Submitted by Joe M. on

Mike, I would like to better understand your viewpoint, I feel you have a perspective I could learn from, that there are things I did not fully consider in my comment.

Rereading my previous comment, I see that my use of the all caps "not" could be seen as inflammatory, but I did not mean it that way. My intent was to be emphatic.

Yes, I did use more words, even more words that what I currently see in Tableau's online documentation at http://onlinehelp.tableausoftware.com/current/pro/online/en-us/filtering... , but I feel that my description provided details that not present there either.

Are you saying that my comment was poor taste because users would not care about this detail? I consider myself a user, and I care about these details, and I believe other users care about these details. In fact, another user with years of Tableau experience contacted me to let me know that my comment "explained the biggest mystery of the month."

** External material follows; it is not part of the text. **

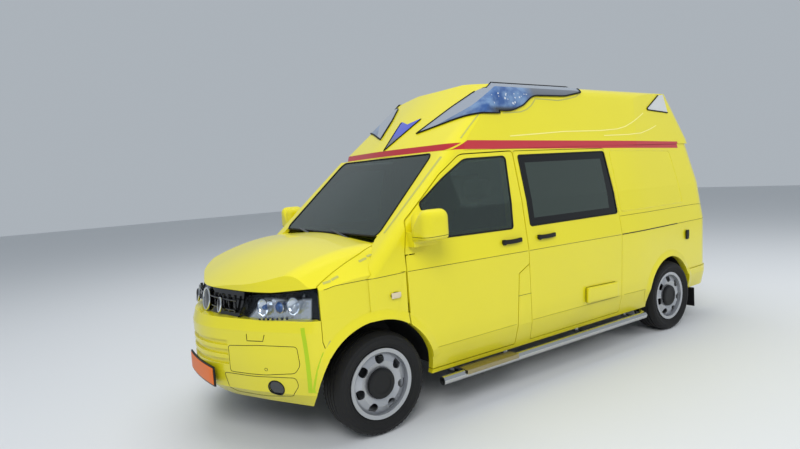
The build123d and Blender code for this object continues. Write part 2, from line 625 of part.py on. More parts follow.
pieces = {
    "body_shell": frame, "front_wings": both(wing), "bonnet": bonnet, "front_bumper": bumper, "grille": grille,
    "headlamps": both(lamp), "windscreen": screen, "cowl": cowl,
    "front_door_left": door, "front_door_right": flip(door),
    "door_window_left": door_pane, "door_window_right": flip(door_pane),
    "sliding_doors": both(sliding), "sliding_door_windows": both(sliding_pane),
    "tailgate": tailgate, "tailgate_window": rear_pane, "tail_lamps": both(tail_lamp), "rear_bumper": rear_bumper,
    "roof": roof, "roof_pods": both(pod), "roof_front_light": front_light, "roof_marker_lamps": both(marker),
    "mirror_left": mirror_left, "mirror_right": flip(mirror_left),
    "floor": floor, "cab_floor": cab_floor, "wheel_housings": Compound(children=housings), "rear_header": rear_header,
    "bulkhead": bulkhead, "dashboard": dashboard, "steering_wheel": steering_wheel,
    "driver_seat": seat(400), "passenger_seat": seat(-400),
    "engine": engine, "front_subframe": subframe, "rear_axle": rear_axle,
    "knuckle_left": knuckle, "knuckle_right": flip(knuckle),
    "fog_lamps": Compound(children=fog_lamps), "side_bars": both(bar), "mud_flaps": both(mud_flap),
    "exhaust": exhaust,
}
for end, x in (("front", axle_front_x), ("rear", axle_rear_x)):
    rim, rubber = wheel(x), tyre(x)
    pieces[f"wheel_{end}_left"], pieces[f"wheel_{end}_right"] = rim, flip(rim)
    pieces[f"tyre_{end}_left"], pieces[f"tyre_{end}_right"] = rubber, flip(rubber)

for name, shape in pieces.items():
    save(name, shape)
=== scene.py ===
import math
from functools import partial

import bpy
from mathutils import Matrix, Vector


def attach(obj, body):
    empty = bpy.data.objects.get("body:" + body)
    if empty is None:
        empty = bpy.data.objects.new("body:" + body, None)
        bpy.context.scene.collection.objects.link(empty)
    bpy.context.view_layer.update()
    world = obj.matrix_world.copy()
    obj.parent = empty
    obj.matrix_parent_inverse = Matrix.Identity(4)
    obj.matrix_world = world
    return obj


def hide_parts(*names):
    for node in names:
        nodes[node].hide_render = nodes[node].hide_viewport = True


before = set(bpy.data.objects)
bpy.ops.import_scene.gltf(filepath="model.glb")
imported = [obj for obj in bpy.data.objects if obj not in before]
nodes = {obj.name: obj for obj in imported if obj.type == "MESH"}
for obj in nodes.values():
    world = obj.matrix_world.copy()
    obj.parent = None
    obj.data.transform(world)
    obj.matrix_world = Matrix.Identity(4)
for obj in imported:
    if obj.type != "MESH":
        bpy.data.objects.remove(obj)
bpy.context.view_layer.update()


# Body paint: sprayed two-pack enamel in one bright yellow. It looks even and glossy, and its colour grows a little
# darker and browner towards the sills. A red reflective band runs round the joint of body and roof.
def tint(hex_colour):
    """An sRGB hex colour as a linear one."""
    values = [int(hex_colour[i : i + 2], 16) / 255 for i in (1, 3, 5)]
    return [v / 12.92 if v <= 0.04045 else ((v + 0.055) / 1.055) ** 2.4 for v in values] + [1.0]


def add_node(tree, kind, *inputs, to=None, relief=None, **settings):
    """Adds a node. Its first sockets, or a mix's factor and two colours, take the values in order, and its
    properties and other sockets the named ones. A node given as a value is linked in. `to` names the shader's
    socket that the new node feeds, and `relief` is the strength and depth in metres of its bumps."""
    made = tree.nodes.new("ShaderNode" + kind)
    if kind == "Mix":
        made.data_type = "RGBA"
    settings.update(zip((0, 6, 7) if kind == "Mix" else (0, 1, 2), inputs))
    for name, value in settings.items():
        if isinstance(value, bpy.types.Node):
            value = value.outputs[2 if value.bl_idname == "ShaderNodeMix" else 0]
        if isinstance(name, str) and hasattr(made, name):
            setattr(made, name, value)
            continue
        socket = made.inputs[name.replace("_", " ") if isinstance(name, str) else name]
        if isinstance(value, bpy.types.NodeSocket):
            tree.links.new(value, socket)
        else:
            socket.default_value = value
    if to:
        tree.links.new(made.outputs[2 if kind == "Mix" else 0], tree.nodes["Principled BSDF"].inputs[to])
    if relief:
        add_node(tree, "Bump", Strength=relief[0], Distance=relief[1], Height=made, to="Normal")
    return made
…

There is much that I still do not know, I learn something every day, and if I every say anything less than accurate, please correct me, because I would like to learn. Much of my understanding of Tableau is based on trial-and-error, and I have theories that I use until I learn about something better. You can find a great deal of old and incorrect content from me on the forum, my poor guesses. I wish there was a good way to address those posts. I try to share my knowledge as often as I can because I learn while sharing, and I feel it helps others. Some people believe that knowledge is power, and horde it, I believe knowledge is only powerful when shared.

I saw this lack of detail as an opportunity to share more detail, to raise awareness. I was only trying to help.